A closing-window lane for urgency. Separately, every lead carries its claim-window status — days since the storm, days left to file. Leads inside roughly the last 90 days of the window get their own filtered view sorted by closest-to-the-cliff first, a priority sort that lets a timing-out lead jump the queue without corrupting its quality score, and a callout at the top of your daily digest email: N leads in your territory are timing out of the claim window.
So the fresh storm still dominates your Monday. But the August homes with six weeks left don't silently rot at the bottom of a list sorted by score — they surface, get worked, and either close or expire on purpose instead of by neglect.
The honest way to run this play
One thing worth saying plainly, because this angle attracts hacks: the closing-window pitch only works — and only deserves to work — when the damage is real.
The play is not "scare everyone with a deadline." It's: identify homes inside a verified storm footprint with roof characteristics that make damage likely, inspect honestly, and tell the homeowner the truth about both the damage and the timeline. If the roof's clean, say so and leave. The deadline does the selling for you precisely because it's a fact, not a tactic — burn that trust with one manufactured claim and you've poisoned the neighborhood for years.
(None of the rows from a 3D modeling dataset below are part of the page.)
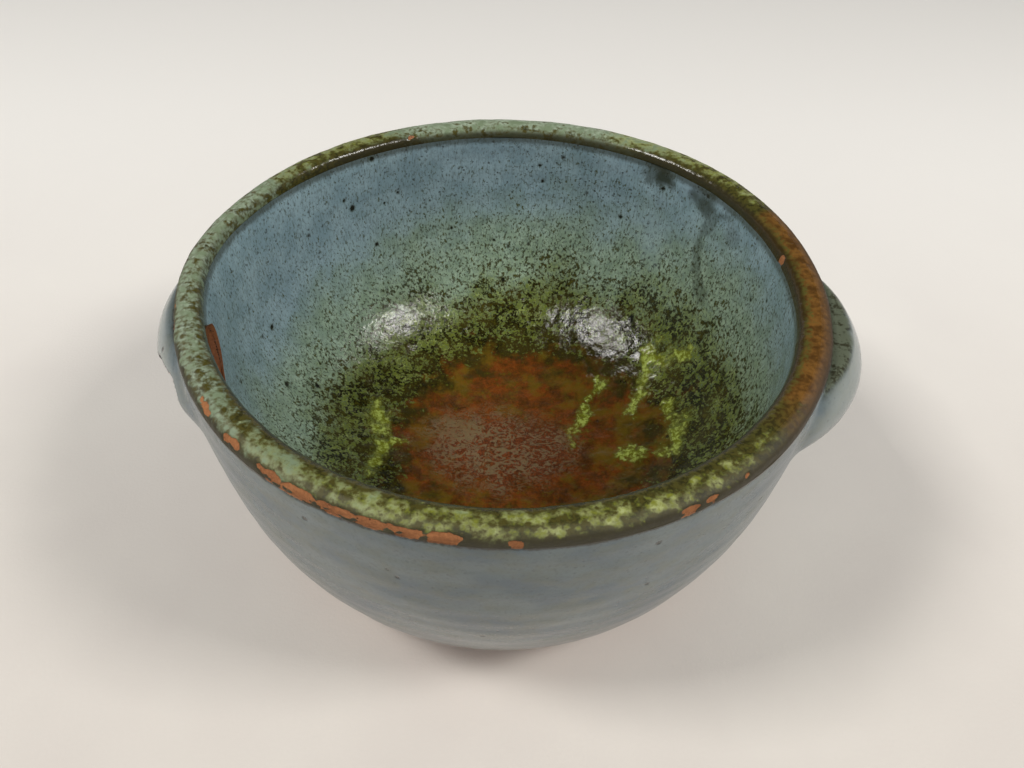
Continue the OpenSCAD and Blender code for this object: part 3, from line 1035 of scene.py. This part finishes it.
def coat_material():
    """Satin grey-blue glaze on the outside, with faint throwing rings and few specks."""
    g = Graph("outer_glaze")
    c = g.mask("lip_c")
    wide = g.noise(18, 3, 0.5, stretch=(1, 1, 0.6))
    cloud = g.noise(7, 4, 0.6, stretch=(1, 1, 0.6), shift=4)
    fine = g.noise(0.8, 3, 0.6, shift=7)
    blotch = g.noise(2.6, 3, 0.6, shift=17)
    blue = g.mix(g.smooth(wide, 0.35, 0.65), COAT_BLUE_A, COAT_BLUE_B)
    colour = g.mix(g.times(g.smooth(cloud, 0.4, 0.7), 0.7), blue, COAT_GREEN)
    # Painted shade: the lower outer wall is darkened towards olive grey
    low = g.smooth(g.add(g.mask("drop"), g.swing(cloud, 20)), 50, 70)
    colour = g.mix(g.times(low, 0.7), colour, linear(76, 76, 62))
    colour = g.mix(g.times(g.smooth(fine, 0.48, 0.7), 0.3), colour, linear(72, 78, 74))

    # The lugs' faces get a painted pale reflection of the bright room. Their flat tops are darker and
    # greener, with iron spots
    colour = g.mix(g.times(g.mask("lug_face_painted_light"), 0.6), colour, linear(142, 148, 142))
    spotted = g.smooth(g.add(g.times(blotch, 0.6), g.times(fine, 0.4)), 0.47, 0.58)
    top = g.mix(g.times(spotted, 0.85), linear(86, 92, 76), linear(44, 42, 28))
    colour = g.mix(g.mask("ledge"), colour, top)
    reach = g.add(c, g.swing(fine, 0.25), g.swing(blotch, 0.3))
    edge = g.fall(reach, 1.02, 1.2)
    off_ledge = g.minus(1.0, g.times(g.mask("ledge"), 0.8))
    colour = g.mix(g.times(edge, 0.85, off_ledge), colour, linear(48, 42, 30))
    colour, bare = chipped(g, colour, fine)
    colour = darker_ring_at_hole(g, colour, linear(50, 36, 22))
    colour, pits = pits_and_specks(g, colour, 0.3)
    rough = g.add(0.17, g.times(wide, 0.1), g.times(bare, 0.4))
    rings = g.noise(1.6, 2, 0.5, stretch=(14, 14, 0.7), shift=9)
    height = g.add(g.times(rings, 0.18), g.times(cloud, 0.6), g.times(fine, 0.12), g.times(pits, -0.8))
    return g.finish(colour, rough, g.bump(height, 0.14), ior=1.5)


# ---- stage, lights, camera
def floor_material():
    """Plain pale cloth-coloured backdrop with a little unevenness, and painted light that brightens it
    towards the back.
    """
    g = Graph("stage_floor")
    tone = g.noise(60, 3, 0.5)
    near = g.ramp(tone, [(0.3, linear(204, 197, 190)), (0.7, linear(212, 206, 198))])
    # Painted light: the backdrop grows brighter towards the back
    colour = g.mix(g.smooth(g.axis("Y"), -100, 260), near, linear(234, 231, 226))
    return g.finish(colour, 0.9, g.bump(g.noise(0.9, 2, 0.5), 0.05))


def make_floor():
    """A pale round sheet that curves up far from the bowl on every side."""
    flat, bend, rise, columns = 1400, 500, 700, 96
    turn = np.radians(np.linspace(5, 90, 16))
    r = np.concatenate([np.linspace(0, flat, 24), flat + bend * np.sin(turn), [flat + bend]])
    z = np.concatenate([np.zeros(24), bend * (1 - np.cos(turn)), [rise]])
    points = revolve(r, z, columns)
    floor = make_mesh("floor", points.reshape(-1, 3), quads_of(len(r), columns))
    floor.data.materials.append(floor_material())


def area_light(name, azimuth, elevation, distance, size, power, colour, seen=True):
    """A square softbox aimed at the bowl, at a compass angle round it and a height."""
    a, e = math.radians(azimuth), math.radians(elevation)
    data = bpy.data.lights.new(name, "AREA")
    data.shape, data.size, data.energy, data.color = "SQUARE", size, power, colour
    lamp = bpy.data.objects.new(name, data)
    away = Matrix.Rotation(a, 4, "Z") @ Matrix.Rotation(math.pi / 2 - e, 4, "Y")
    target = Matrix.Translation((0, 0, TOP * MM / 2))
    lamp.matrix_world = target @ away @ Matrix.Translation((0, 0, distance))
    lamp.visible_glossy = seen
    bpy.context.scene.collection.objects.link(lamp)


def make_lights():
    area_light("right_softbox", -15, 48, 1.1, 0.26, 6.6, (1.0, 0.98, 0.95))
    area_light("left_softbox", -166, 54, 1.1, 0.26, 6.6, (1.0, 0.98, 0.95))
    area_light("front_softbox", -95, 45, 1.6, 1.3, 6.6, (1.0, 0.99, 0.97), seen=False)
    area_light("right_fill", 0, 6, 1.3, 0.2, 1.6, (1.0, 0.98, 0.96), seen=False)
    area_light("left_fill", 180, 6, 1.3, 0.2, 1.9, (1.0, 0.98, 0.96), seen=False)
    world = bpy.data.worlds.new("room")
    world.use_nodes = True
    background = world.node_tree.nodes["Background"].inputs
    background["Color"].default_value = (0.9, 0.95, 1.0, 1.0)
    background["Strength"].default_value = 0.18
    world.cycles_visibility.glossy = False
    bpy.context.scene.world = world


# The camera, fitted to the rim's outline: its place is in rim radii from the rim's middle
LENS, SENSOR = 27.04, 36.0
CAMERA_PITCH, CAMERA_ROLL = 45.68, 2.27
CAMERA_PLACE = (0.031, -1.949, 1.467)


def make_camera():
    """A phone's wide lens close above the near side, looking down into the bowl."""
    data = bpy.data.cameras.new("camera")
    data.sensor_width, data.lens = SENSOR, LENS
    data.clip_start = 0.01
    pitch, roll = math.radians(CAMERA_PITCH), math.radians(CAMERA_ROLL)
    ahead = np.array([0, math.cos(pitch), -math.sin(pitch)])
    up = np.array([0, math.sin(pitch), math.cos(pitch)])
    right = np.array([1.0, 0, 0])
    right, up = math.cos(roll) * right + math.sin(roll) * up, math.cos(roll) * up - math.sin(roll) * right
    place = np.array(CAMERA_PLACE) * RIM_R * MM + (0, 0, TOP * MM)
    camera = bpy.data.objects.new("camera", data)
    rows = [[right[k], up[k], -ahead[k], place[k]] for k in range(3)]
    camera.matrix_world = Matrix(rows + [[0, 0, 0, 1]])
    bpy.context.scene.collection.objects.link(camera)
    bpy.context.scene.camera = camera


# ---- putting it together
make_camera()
make_lights()
make_floor()

clay, liner, lip, coat = clay_material(), liner_material(), lip_material(), coat_material()
pieces = coat_pieces()
pieces["clay_body"] = clay_wall()
pieces["turned_foot"] = turned_foot()
pieces["right_lug_clay"] = lug_clay("right_lug")
pieces["left_lug_clay"] = lug_clay("left_lug")

# Piece, its material, a slot name and the CAD nodes that it stands for
STANDS_FOR = [
    ("lip_coat", lip, "rim_glaze", ["rim_glaze"]),
    ("liner_coat", liner, "liner_glaze", ["liner_glaze"]),
    ("outer_coat", coat, "coat_glaze", ["outer_glaze"]),
    ("right_lug_coat", coat, "coat_glaze", ["right_lug_glaze"]),
    ("left_lug_coat", coat, "coat_glaze", ["left_lug_glaze"]),
    ("clay_body", clay, "clay", ["thrown_wall", "thrown_base"]),
    ("turned_foot", clay, "clay", ["foot_ring"]),
    ("right_lug_clay", clay, "clay", ["right_lug"]),
    ("left_lug_clay", clay, "clay", ["left_lug"]),
]
for name, material, slot, nodes in STANDS_FOR:
    piece = pieces[name]
    piece.data.materials.append(material)
    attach(piece, "root")
    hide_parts(*nodes)

bpy.context.scene.view_settings.view_transform = "Standard"
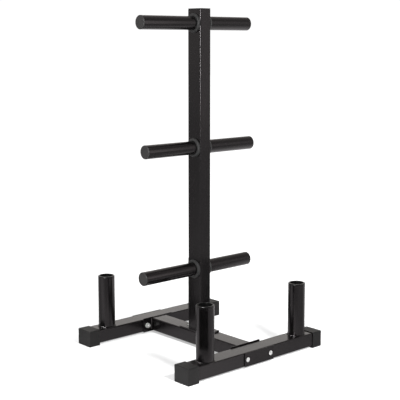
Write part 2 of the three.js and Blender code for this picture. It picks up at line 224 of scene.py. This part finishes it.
# ------------------------------------------------------------------ carried-over nodes: clean shading, small radii, materials
def clean_group():
    g = bpy.data.node_groups.new("clean_shading", "GeometryNodeTree")
    g.interface.new_socket("Geometry", in_out="INPUT", socket_type="NodeSocketGeometry")
    g.interface.new_socket("Geometry", in_out="OUTPUT", socket_type="NodeSocketGeometry")
    gi, go = g.nodes.new("NodeGroupInput"), g.nodes.new("NodeGroupOutput")
    rm = g.nodes.new("GeometryNodeRemoveAttribute")
    rm.inputs["Name"].default_value = "custom_normal"
    mg = g.nodes.new("GeometryNodeMergeByDistance")
    mg.inputs["Distance"].default_value = 0.00002
    s1 = g.nodes.new("GeometryNodeSetShadeSmooth")
    s1.domain = "FACE"
    s1.inputs["Shade Smooth"].default_value = True
    ang = g.nodes.new("GeometryNodeInputMeshEdgeAngle")
    cmp = g.nodes.new("FunctionNodeCompare")
    cmp.data_type = "FLOAT"
    cmp.operation = "GREATER_THAN"
    cmp.inputs[1].default_value = math.radians(34)
    s2 = g.nodes.new("GeometryNodeSetShadeSmooth")
    s2.domain = "EDGE"
    s2.inputs["Shade Smooth"].default_value = False
    L = g.links.new
    L(gi.outputs[0], rm.inputs["Geometry"])
    L(rm.outputs["Geometry"], mg.inputs["Geometry"])
    L(mg.outputs["Geometry"], s1.inputs["Geometry"])
    L(s1.outputs["Geometry"], s2.inputs["Geometry"])
    L(ang.outputs["Unsigned Angle"], cmp.inputs[0])
    L(cmp.outputs["Result"], s2.inputs["Selection"])
    L(s2.outputs["Geometry"], go.inputs[0])
    return g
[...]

Done right, you're not exploiting the deadline. You're the only person who bothered to warn them about it.
The math on what you're leaving behind
Say your territory catches four qualifying hail events a year, and each one leaves 150 legitimately damaged homes that never file in the first six months. Even if the closing-window knock converts at half your fresh-storm rate, that's a steady lane of insurance jobs every single month — from storms your competitors stopped thinking about last season.
Those homes exist right now, in your market, with a countdown running. The only question is whether anyone tells them before the clock hits zero.
The fresh storm is where everyone fights. The closing window is where nobody's looking.